Samia, de la gloria al infierno

Publicado el 22 agosto 2012 por Rgalmazan @RGAlmazan

Tenía diecisiete años y consiguió su sueño dorado. Participar en los Juegos Olímpicos de Pekín, representando a su país: Somalia. Sabía que su marca estaba lejos de la de sus oponentes, pero eso no le importaba. Samia llegó a Pekín para demostrar que las mujeres de Somalia también podían ser deportistas, para tratar de salir de esa espiral de miseria y guerras que existía en su país.

Y orgullosa, con responsabilidad, consiguió correr doscientos metros en Pekín, rodeada de lo más granado de las atletas del mundo. Tardó diez segundos más, pero se llevó el mayor aplauso. Los espectadores entendieron que en esa mujer había algo más que una atleta mediocre. Había una joven de diecisiete años, de carne y hueso, que había podido llegar allí. En ella se encerraba el espíritu olímpico, por un lado: “lo importante es participar” y, por otro lado, una vida nueva que comenzaba.
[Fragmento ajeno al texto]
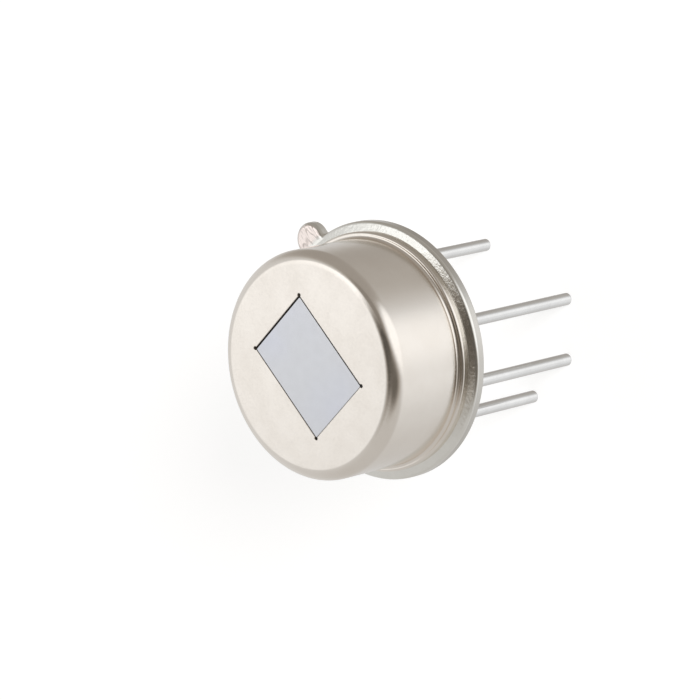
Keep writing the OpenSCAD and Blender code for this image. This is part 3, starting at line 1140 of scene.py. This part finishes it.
@dataclass
class LeadSet:
    """The wire leads and what holds them in the header."""

    radius: float = 0.225
    tip_z: float = -6.9
    tip_round: float = 0.06
    top_z: float = 2.27
    seal_radius: float = 0.58
    seal_hollow: float = 0.05
    platform_z: float = 1.07
    braze_radius: float = 0.385
    braze_fillet: float = 0.14
    guard: float = 0.02
    steps: int = 48
    tip_steps: int = 6
    seal_steps: int = 12
    braze_steps: int = 8
    leads: LeadCircle = field(default_factory=LeadCircle)

    def _stand(self, work: Workpiece, number: int) -> Workpiece:
        """Revolves a section round the Z axis, moves it to a lead's place and returns it."""
        work.revolve(self.steps)
        work.move(*self.leads.spot(number), 0.0)
        return work

    def lead(self, number: int) -> Object:
        """Builds one lead.

        Args:
            number: The lead's number.

        Returns:
            The object.
        """
        work = Workpiece()
        corner = (self.radius - self.tip_round, self.tip_z + self.tip_round)
        vert = work.start(0.0, 0.0, self.tip_z)
        vert = work.run(vert, corner[0], self.tip_z, self.guard)
        vert = work.turn(vert, corner, -90, self.tip_steps)
        vert = work.run(vert, self.radius, self.top_z, self.guard)
        work.run(vert, 0.0, self.top_z)
        work = self._stand(work, number)
        return work.finish(f"plated_lead_{number}", Slot.LEAD, LEAD_PLATE, [f"lead_{number}"])

    def seal(self, number: int) -> Object:
        """Builds the glass bead or the braze round one lead.

        Args:
            number: The lead's number.

        Returns:
            The object.
        """
        if number == self.leads.earth:
            work = self._stand(self._braze_section(), number)
            return work.finish(f"silver_braze_{number}", Slot.BRAZE, BRAZE_METAL, ["ground_braze"])
        work = self._stand(self._bead_section(), number)
        return work.finish(f"glass_bead_{number}", Slot.GLASS, SEAL_GLASS, [f"glass_seal_{number}"])

    def _braze_section(self) -> Workpiece:
        """Draws the section of the braze, with its fillet on the platform."""
        work = Workpiece()
        fillet = (self.radius + self.braze_fillet, self.platform_z + self.braze_fillet)
        vert = work.start(self.radius, 0.0, 0.0)
        vert = work.run(vert, self.braze_radius, 0.0)
        vert = work.run(vert, self.braze_radius, self.platform_z)
        vert = work.run(vert, fillet[0], self.platform_z)
        vert = work.turn(vert, fillet, 90, self.braze_steps)
        work.run(vert, self.radius, 0.0)
        return work

    def _bead_section(self) -> Workpiece:
        """Draws the section of a glass bead, hollowed a little at both ends."""
        work = Workpiece()
        width = self.seal_radius - self.radius
        curve = ((width / 2) ** 2 + self.seal_hollow**2) / (2 * self.seal_hollow)
        sweep = 2 * math.degrees(math.asin(width / 2 / curve))
        middle = self.radius + width / 2
        vert = work.start(self.radius, 0.0, 0.0)
        vert = work.turn(vert, (middle, self.seal_hollow - curve), sweep, self.seal_steps)
        vert = work.run(vert, self.seal_radius, self.platform_z)
        vert = work.turn(vert, (middle, self.platform_z - self.seal_hollow + curve), sweep, self.seal_steps)
        work.run(vert, self.radius, 0.0)
        return work


@dataclass
class SealedParts:
    """The parts inside the can, which keep their CAD meshes."""

    finishes: dict[str, Finish] = field(default_factory=lambda: dict(INNER_FINISHES))

    def dress(self, nodes: Mapping[str, Object]) -> None:
        """Gives each node its material.

        Args:
            nodes: The CAD nodes by name.
        """
        for name, finish in self.finishes.items():
            mesh = nodes[name].data
            mesh.materials.clear()
            mesh.materials.append(finish.material())
            LOG.info("%s: %s", name, finish.name)


# Studio


@dataclass
class Viewpoint:
    """The photograph's camera in the row frame, fitted to the flange, can, window and lead tips.

    Its place, lens and sensor are in millimetres, and its clip distances in metres.
    """

    place: Point = (45.5483, 84.3561, 103.0478)
    right: Point = (0.533272, 0.516297, -0.670117)
    up: Point = (-0.779736, 0.607208, -0.152677)
    back: Point = (0.328074, 0.603934, 0.726382)
    lens: float = 205.714
    sensor: float = 36.0
    clip: Span = (0.001, 10.0)

    def camera(self) -> Object:
        """Builds the camera and makes it the scene's.

        Returns:
            The camera.
        """
        data = bpy.data.cameras.new("photo_camera")
        data.lens = self.lens
        data.sensor_width = self.sensor
        data.sensor_fit = "HORIZONTAL"
        data.clip_start, data.clip_end = self.clip
        made = bpy.data.objects.new("photo_camera", data)
        turn = Matrix((self.right, self.up, self.back)).transposed().to_4x4()
        made.matrix_world = Matrix.Translation(Vector(self.place) * MM) @ turn
        bpy.context.scene.collection.objects.link(made)
        bpy.context.scene.camera = made
        return made

    def direction(self, across: float, above: float) -> Vector:
        """Returns a direction in the row frame.

        Args:
            across: Degrees to the right of straight ahead of the camera.
            above: Degrees above that.

        Returns:
            The unit vector.
        """
        side, rise = math.radians(across), math.radians(above)
        return (
            Vector(self.right) * (math.sin(side) * math.cos(rise))
            + Vector(self.up) * math.sin(rise)
            - Vector(self.back) * (math.cos(side) * math.cos(rise))
        ).normalized()


@dataclass
class Region:
    """A soft-edged ellipse of the studio's surroundings, placed as the camera sees it.

    Its place is in degrees to the right of and above straight ahead. Its half-sizes and turn are in degrees.
    """

    across: float
    above: float
    half_wide: float
    half_high: float
    level: float
    turn: float
    soft: float


@dataclass
class Studio:
    """The pale floor and the soft light round it."""

    view: Viewpoint
    floor_z: float = -6.9
    floor_size: float = 900.0
    floor_tone: Colour = tone(0.5, 0.5, 0.5)
    floor_roughness: float = 0.9
    floor_lift: float = 0.71
    ground_level: float = 0.56
    sky_level: float = 0.34
    sky_rise: Span = (0.32, 0.63)
    dim_tint: Colour = tone(1.09, 0.97, 0.83)
    tint_levels: Span = (0.0, 0.8)
    regions: tuple[Region, ...] = (
        Region(-101.4, 1.2, 27.8, 11.4, 1.58, turn=-31.2, soft=0.33),
        Region(-34.9, -6.9, 36.1, 63.6, 0.716, turn=88.4, soft=0.50),
        Region(43.6, 18.9, 48.1, 30.1, 0.459, turn=58.7, soft=0.47),
        Region(85.7, 6.2, 49.1, 31.5, 0.857, turn=28.0, soft=0.50),
        Region(127.0, 18.6, 42.9, 25.9, 1.146, turn=3.7, soft=0.32),
        Region(-151.7, 23.9, 22.1, 14.8, 0.25, turn=16.7, soft=0.27),
        Region(-145.8, -9.8, 16.9, 31.2, 0.06, turn=73.8, soft=0.46),
        Region(179.5, -23.9, 40.0, 19.5, 0.13, turn=8.5, soft=0.52),
    )
    front_edge: Span = (-0.01, 0.01)
    sun_strength: float = 1.3
    sun_spread: float = 24.0
    sun_from: Point = (0.27, 0.80, 0.50)

    def build(self) -> None:
        """Builds the floor, the surroundings and the light that casts the shadow."""
        self._floor()
        self._surroundings()
        self._shadow_light()
        bpy.context.scene.view_settings.view_transform = "Standard"

    def _floor(self) -> None:
        """Lays the floor. Reflections pass through it, so that the metal shows the surroundings alone."""
        work = bmesh.new()
        bmesh.ops.create_grid(work, x_segments=1, y_segments=1, size=self.floor_size / 2 * MM)
        bmesh.ops.translate(work, vec=(0.0, 0.0, self.floor_z * MM), verts=work.verts[:])
        made = put_in_scene(work, "pale_floor", self._paper())
        made.visible_glossy = False

    def _paper(self) -> bpy.types.Material:
        """Returns the floor's material: matt paper with an even glow, as pale as in the photograph."""
        material = bpy.data.materials.new("pale_paper")
        material.use_nodes = True
        board = NodeBoard(material.node_tree)
        shader = board.node(
            "ShaderNodeBsdfPrincipled",
            inputs={
                "Base Color": self.floor_tone,
                "Roughness": self.floor_roughness,
                "Specular IOR Level": 0.0,
                "Emission Color": WHITE,
                "Emission Strength": self.floor_lift,
            },
        )
        board.node("ShaderNodeOutputMaterial", inputs={"Surface": shader})
        return material

    def _surroundings(self) -> None:
        """Sets the surroundings: pale below, greyer above, and soft regions of light and dark."""
        world = bpy.data.worlds.new("soft_studio")
        world.use_nodes = True
        bpy.context.scene.world = world
        board = NodeBoard(world.node_tree)
        way = board.node("ShaderNodeTexCoord", output="Generated")
        rise = self._along(board, way, Vector(self.view.up))
        level = rise.band(*self.sky_rise, self.ground_level, self.sky_level)
        for region in self.regions:
            share = self._share(board, way, region)
            level = (1 - share) * level + share * region.level
        tint = board.blend(level.band(*self.tint_levels), self.dim_tint, WHITE)
        background = board.node("ShaderNodeBackground", inputs={"Color": tint, "Strength": level})
        board.node("ShaderNodeOutputWorld", inputs={"Surface": background})

    @staticmethod
    def _along(board: NodeBoard, way: Signal, axis: Vector) -> Signal:
        """Returns the part of a direction that lies along an axis."""
        settings = {"operation": "DOT_PRODUCT"}
        return board.node("ShaderNodeVectorMath", settings, {0: way, 1: axis}, output="Value")

    def _share(self, board: NodeBoard, way: Signal, region: Region) -> Signal:
        """Gives a region's share in each direction.

        Args:
            board: The world's nodes.
            way: The direction.
            region: The region.

        Returns:
            1 inside the region, falling to 0 round its edge.
        """
        turn = math.radians(region.turn)
        east = self.view.direction(region.across + 90, 0)
        north = self.view.direction(region.across, region.above + 90)
        wide = (east * math.cos(turn) + north * math.sin(turn)) / math.sin(math.radians(region.half_wide))
        high = (north * math.cos(turn) - east * math.sin(turn)) / math.sin(math.radians(region.half_high))
        along_wide, along_high = self._along(board, way, wide), self._along(board, way, high)
        reach = (along_wide * along_wide + along_high * along_high).root()
        front = self._along(board, way, self.view.direction(region.across, region.above))
        return reach.fade(1 - region.soft, 1 + region.soft) * front.band(*self.front_edge)

    def _shadow_light(self) -> None:
        """Hangs the broad light that casts the soft shadow on the floor and isn't seen in the metal."""
        data = bpy.data.lights.new("broad_light", "SUN")
        data.energy = self.sun_strength
        data.angle = math.radians(self.sun_spread)
        made = bpy.data.objects.new("broad_light", data)
        made.matrix_world = Vector(self.sun_from).to_track_quat("Z", "Y").to_matrix().to_4x4()
        made.visible_glossy = False
        bpy.context.scene.collection.objects.link(made)


def main() -> None:
    """Builds the sensor and its studio in order."""
    logging.basicConfig(level=logging.INFO, format="%(name)s: %(message)s")
    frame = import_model()
    can = Can()
    can.shell()
    can.filter()
    Header().plate()
    leads = LeadSet()
    for number in leads.leads.turns:
        leads.lead(number)
        leads.seal(number)
    SealedParts().dress(frame["nodes"])
    view = Viewpoint()
    view.camera()
    Studio(view).build()


if __name__ == "__main__":
    main()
Somalia en guerra desde 1991, año en que nació Samia, nunca ha tenido medios para promocionar el deporte. Samia lo sabía muy bien, el fanatismo islámico además se lo ponía más difícil. Primero, tuvo que pasar por la penalidad de todas las mujeres de su país, la ablación. Pero ella siguió, sabía que había otra vida y quiso intentarlo. En Pekín, consiguió empezar su carrera vital. Mientras estuvo allí, pudo saborear lo que era una vida normal. Dormir en una villa olímpica, en una habitación doble en vez de con sus cinco hermanos menores. Comer todos los días, tres veces, entrenar en una pista lisa, sin tener que esquivar soldados, disparos, bombas y miradas de desprecio de su gente.

Fue entonces cuando decidió probar esa vida. Una vida sin discriminación para la mujer, una vida con algo de comer y con futuro, sin muertes alrededor, sin gente tirada por la calle. Y empezó un peregrinaje para poder salvarse. Tenía fe en ella misma, sabía que si quería, podría. Primero fue a Etiopía, después Sudán y luego decidió, estando en Libia, dar el gran salto. En Italia podría comenzar su vida, todavía tenía veintiún años y un futuro por delante.

Su padre había muerto en esa miserable guerra de su país. Su madre la ayudó, vendieron todo para poder comprar un billete de la muerte a esas mafias desaprensivas que comercian con carne fresca, un sitio en una patera llena de gente con inquietud, demasiada gente, con hambre y con pena en busca de una nueva vida. Italia, su isla Lampedusa, era el destino. Todo a cambio de un posible futuro. Todo por nada. Pero la cosa no fue tan lejos, en pleno Mediterráneo la patera se hundió, y allí acabo su aventura. Samia encontró el infierno en el fondo del mar. Esa fue su última carrera, y allí no perdió diez segundos, allí perdió su presente y su futuro, su sueño, su vida.

Una historia que debería sobrecogernos. Pero hoy, estamos inmunizados, nos ha crecido un caparazón que nos priva de la sensibilidad, para no tener que estar maldiciéndonos como seres inhumanos todo el día.

Samia Yusuf Omar es hoy un ejemplo, una prueba de la desvergüenza humana. ¿Cuántas Samias tienen que morir para que seamos capaces de darnos cuenta del grave problema de este mundo? Quizá muchas. Quizá todas. Pero ahí seguimos, impotentes, viendo morir a medio mundo, mientras nos llenamos la barriga, sin importarnos demasiado el hambre ajena. No sé, pero algo debemos estar haciendo mal, y además no somos capaces de corregirlo.

La solución al problema es fácil, pero nadie toma la decisión, porque al Primer Mundo le importa mucho más la prima de riesgo que las samias del mundo. Y aquí seguimos, con la panza llena y mirándonos el ombligo.